(3D code data)
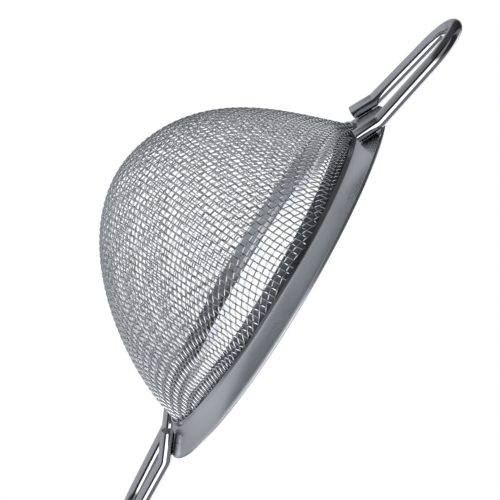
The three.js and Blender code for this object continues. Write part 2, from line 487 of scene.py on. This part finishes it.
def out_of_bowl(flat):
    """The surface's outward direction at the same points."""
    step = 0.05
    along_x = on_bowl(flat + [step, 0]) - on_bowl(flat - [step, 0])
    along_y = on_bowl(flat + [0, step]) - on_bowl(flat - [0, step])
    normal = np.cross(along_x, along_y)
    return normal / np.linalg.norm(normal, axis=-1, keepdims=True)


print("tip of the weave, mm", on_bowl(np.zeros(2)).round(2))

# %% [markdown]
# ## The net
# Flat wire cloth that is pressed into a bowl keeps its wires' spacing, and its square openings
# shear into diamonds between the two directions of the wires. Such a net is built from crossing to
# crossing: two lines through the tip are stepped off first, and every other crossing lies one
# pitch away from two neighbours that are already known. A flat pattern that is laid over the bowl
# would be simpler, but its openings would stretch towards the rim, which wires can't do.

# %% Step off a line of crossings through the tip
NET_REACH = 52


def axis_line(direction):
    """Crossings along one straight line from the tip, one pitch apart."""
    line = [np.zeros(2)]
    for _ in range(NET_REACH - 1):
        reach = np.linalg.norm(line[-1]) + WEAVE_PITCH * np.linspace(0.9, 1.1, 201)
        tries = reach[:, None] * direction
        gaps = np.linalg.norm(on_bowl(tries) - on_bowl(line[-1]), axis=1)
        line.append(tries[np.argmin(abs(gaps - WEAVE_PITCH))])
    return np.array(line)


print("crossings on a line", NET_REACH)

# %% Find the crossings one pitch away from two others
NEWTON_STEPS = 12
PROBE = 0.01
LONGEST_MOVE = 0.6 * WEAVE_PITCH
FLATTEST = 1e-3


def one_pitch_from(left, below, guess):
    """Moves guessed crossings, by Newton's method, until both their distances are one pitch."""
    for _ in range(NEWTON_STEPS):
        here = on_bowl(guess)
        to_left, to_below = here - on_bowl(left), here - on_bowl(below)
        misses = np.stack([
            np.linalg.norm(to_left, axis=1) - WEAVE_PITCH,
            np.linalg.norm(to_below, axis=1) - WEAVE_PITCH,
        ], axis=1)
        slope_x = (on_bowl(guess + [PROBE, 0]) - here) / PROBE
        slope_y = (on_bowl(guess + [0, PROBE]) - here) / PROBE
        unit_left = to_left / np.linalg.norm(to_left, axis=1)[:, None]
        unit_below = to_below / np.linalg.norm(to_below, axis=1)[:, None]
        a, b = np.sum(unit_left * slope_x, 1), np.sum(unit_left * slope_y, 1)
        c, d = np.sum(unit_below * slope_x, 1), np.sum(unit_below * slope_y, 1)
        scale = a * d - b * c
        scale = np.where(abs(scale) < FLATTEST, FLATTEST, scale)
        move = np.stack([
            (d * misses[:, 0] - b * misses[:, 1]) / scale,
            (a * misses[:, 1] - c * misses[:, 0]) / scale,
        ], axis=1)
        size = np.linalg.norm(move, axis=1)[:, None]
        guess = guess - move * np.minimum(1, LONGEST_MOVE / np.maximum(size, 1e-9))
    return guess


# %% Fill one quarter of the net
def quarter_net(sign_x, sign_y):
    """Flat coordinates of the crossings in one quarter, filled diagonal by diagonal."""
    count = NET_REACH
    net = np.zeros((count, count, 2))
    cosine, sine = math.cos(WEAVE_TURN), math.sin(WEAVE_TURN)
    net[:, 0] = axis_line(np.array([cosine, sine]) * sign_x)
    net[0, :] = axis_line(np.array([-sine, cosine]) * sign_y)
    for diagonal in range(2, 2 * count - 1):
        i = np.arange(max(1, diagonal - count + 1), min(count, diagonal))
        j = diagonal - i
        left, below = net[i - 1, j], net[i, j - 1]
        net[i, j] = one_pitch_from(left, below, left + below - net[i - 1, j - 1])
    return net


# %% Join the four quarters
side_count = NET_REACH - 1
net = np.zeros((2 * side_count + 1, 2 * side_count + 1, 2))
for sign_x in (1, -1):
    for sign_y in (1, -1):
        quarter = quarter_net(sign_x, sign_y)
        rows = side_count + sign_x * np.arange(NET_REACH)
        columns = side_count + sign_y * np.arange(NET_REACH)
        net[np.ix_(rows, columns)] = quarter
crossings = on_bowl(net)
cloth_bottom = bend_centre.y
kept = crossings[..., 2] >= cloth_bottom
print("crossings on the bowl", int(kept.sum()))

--

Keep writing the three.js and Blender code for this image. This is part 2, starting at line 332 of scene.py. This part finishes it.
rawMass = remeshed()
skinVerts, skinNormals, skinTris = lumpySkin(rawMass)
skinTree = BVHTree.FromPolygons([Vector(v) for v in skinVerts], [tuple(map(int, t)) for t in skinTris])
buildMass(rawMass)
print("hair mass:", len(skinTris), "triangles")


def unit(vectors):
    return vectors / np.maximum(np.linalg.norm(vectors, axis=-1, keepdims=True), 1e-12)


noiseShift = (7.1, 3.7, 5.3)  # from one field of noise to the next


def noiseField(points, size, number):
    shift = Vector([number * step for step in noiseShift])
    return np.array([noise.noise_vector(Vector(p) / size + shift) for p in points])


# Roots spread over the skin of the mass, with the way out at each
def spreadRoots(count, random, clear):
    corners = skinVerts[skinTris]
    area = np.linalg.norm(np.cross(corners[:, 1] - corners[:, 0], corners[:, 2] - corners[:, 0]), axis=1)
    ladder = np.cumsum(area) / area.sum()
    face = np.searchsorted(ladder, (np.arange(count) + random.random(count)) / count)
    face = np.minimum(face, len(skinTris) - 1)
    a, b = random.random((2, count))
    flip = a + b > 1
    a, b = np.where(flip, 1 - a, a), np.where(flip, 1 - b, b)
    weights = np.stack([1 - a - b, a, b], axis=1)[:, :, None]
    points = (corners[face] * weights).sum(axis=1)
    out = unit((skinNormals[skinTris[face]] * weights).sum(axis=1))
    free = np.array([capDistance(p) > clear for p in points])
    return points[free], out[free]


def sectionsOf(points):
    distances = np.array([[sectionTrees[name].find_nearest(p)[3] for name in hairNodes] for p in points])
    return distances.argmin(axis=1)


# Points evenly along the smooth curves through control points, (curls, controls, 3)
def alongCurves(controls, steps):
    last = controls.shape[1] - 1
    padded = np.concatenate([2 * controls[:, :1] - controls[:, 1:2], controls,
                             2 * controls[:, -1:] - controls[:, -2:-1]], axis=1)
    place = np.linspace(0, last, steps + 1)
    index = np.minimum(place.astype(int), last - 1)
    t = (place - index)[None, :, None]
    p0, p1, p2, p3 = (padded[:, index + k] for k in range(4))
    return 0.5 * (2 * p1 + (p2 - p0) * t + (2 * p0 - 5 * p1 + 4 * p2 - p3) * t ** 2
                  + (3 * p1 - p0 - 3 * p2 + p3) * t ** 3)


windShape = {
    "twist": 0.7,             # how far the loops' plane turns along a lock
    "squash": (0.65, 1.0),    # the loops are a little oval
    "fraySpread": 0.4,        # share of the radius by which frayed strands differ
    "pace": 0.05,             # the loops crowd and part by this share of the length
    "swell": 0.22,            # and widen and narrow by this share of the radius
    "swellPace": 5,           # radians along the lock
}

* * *

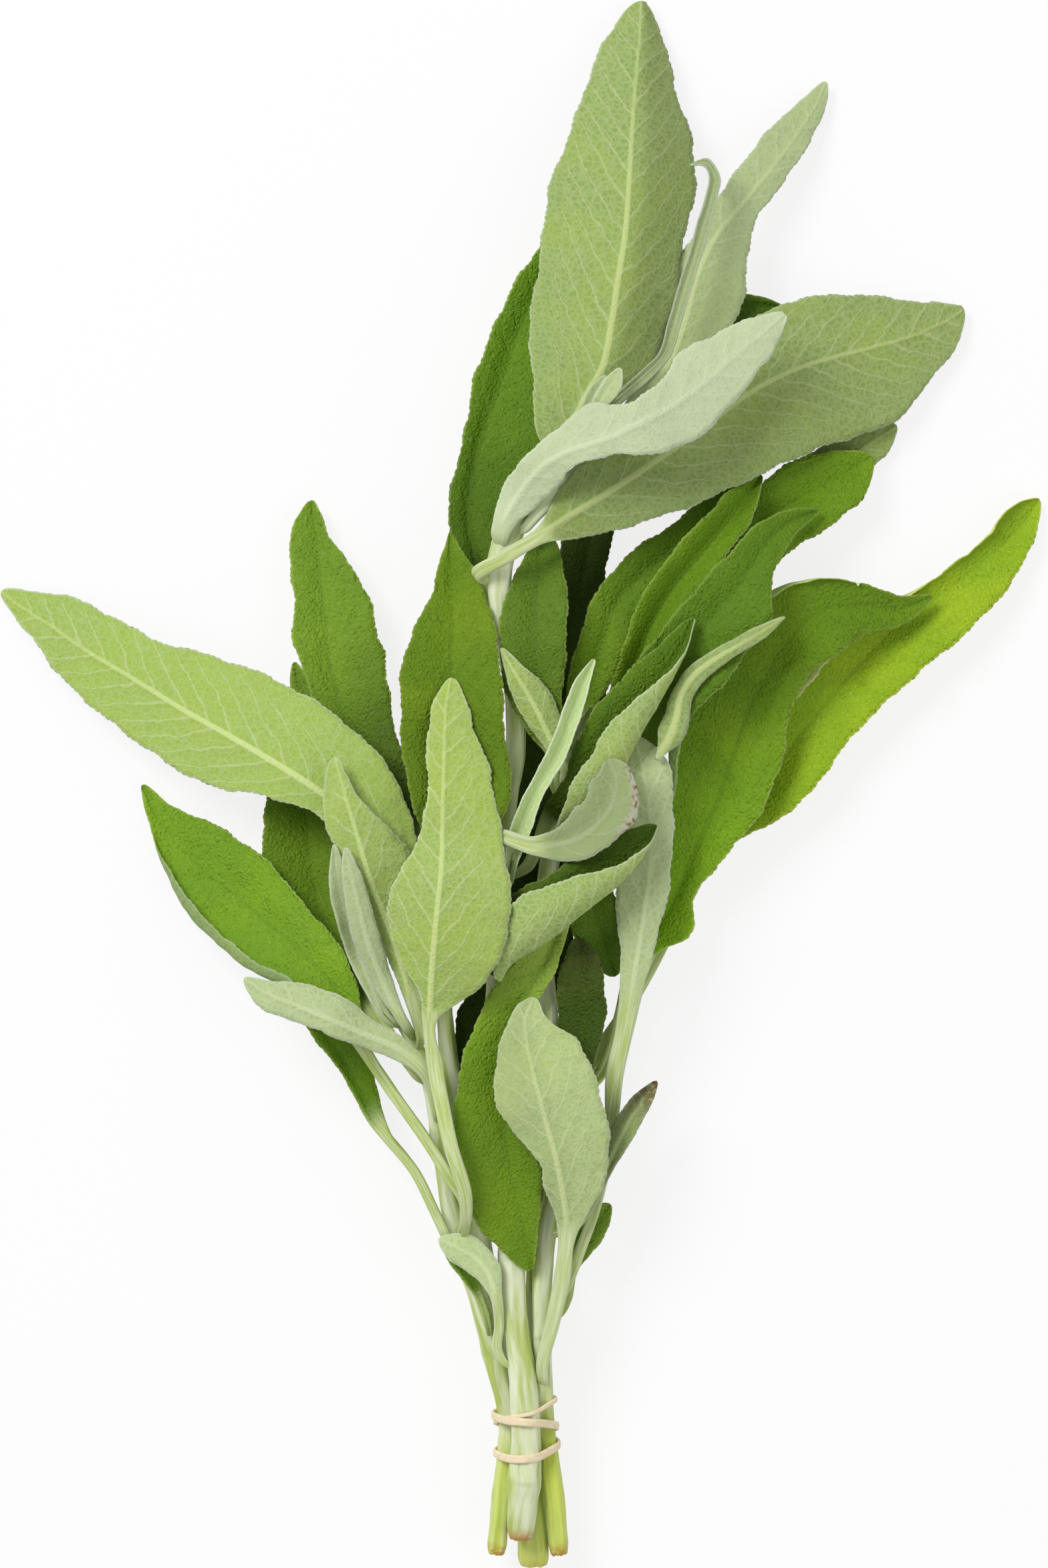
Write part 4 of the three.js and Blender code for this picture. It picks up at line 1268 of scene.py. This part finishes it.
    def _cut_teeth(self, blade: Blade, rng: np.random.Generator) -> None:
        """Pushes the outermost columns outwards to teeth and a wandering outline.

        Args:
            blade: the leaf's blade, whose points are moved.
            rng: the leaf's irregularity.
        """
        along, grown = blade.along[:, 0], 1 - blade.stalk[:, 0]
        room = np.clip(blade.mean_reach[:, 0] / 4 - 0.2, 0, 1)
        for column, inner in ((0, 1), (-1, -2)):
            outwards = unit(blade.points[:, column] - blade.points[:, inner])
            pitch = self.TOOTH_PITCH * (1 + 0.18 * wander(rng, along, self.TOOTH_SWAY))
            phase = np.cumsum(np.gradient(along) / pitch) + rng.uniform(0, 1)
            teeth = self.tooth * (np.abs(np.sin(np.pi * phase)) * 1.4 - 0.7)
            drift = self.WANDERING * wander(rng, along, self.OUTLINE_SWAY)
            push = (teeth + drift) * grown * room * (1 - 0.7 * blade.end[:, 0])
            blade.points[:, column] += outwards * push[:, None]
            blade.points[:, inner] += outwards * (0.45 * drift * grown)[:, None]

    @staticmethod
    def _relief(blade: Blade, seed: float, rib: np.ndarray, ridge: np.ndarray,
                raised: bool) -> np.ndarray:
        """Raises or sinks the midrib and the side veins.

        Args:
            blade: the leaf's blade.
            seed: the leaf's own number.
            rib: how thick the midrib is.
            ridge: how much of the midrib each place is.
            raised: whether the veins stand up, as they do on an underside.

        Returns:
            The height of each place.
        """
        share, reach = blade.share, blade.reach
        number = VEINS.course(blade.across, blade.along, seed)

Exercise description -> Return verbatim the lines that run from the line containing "Write part 4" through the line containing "a wandering outline.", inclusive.

Written solution ->
Write part 4 of the three.js and Blender code for this picture. It picks up at line 1268 of scene.py. This part finishes it.
    def _cut_teeth(self, blade: Blade, rng: np.random.Generator) -> None:
        """Pushes the outermost columns outwards to teeth and a wandering outline.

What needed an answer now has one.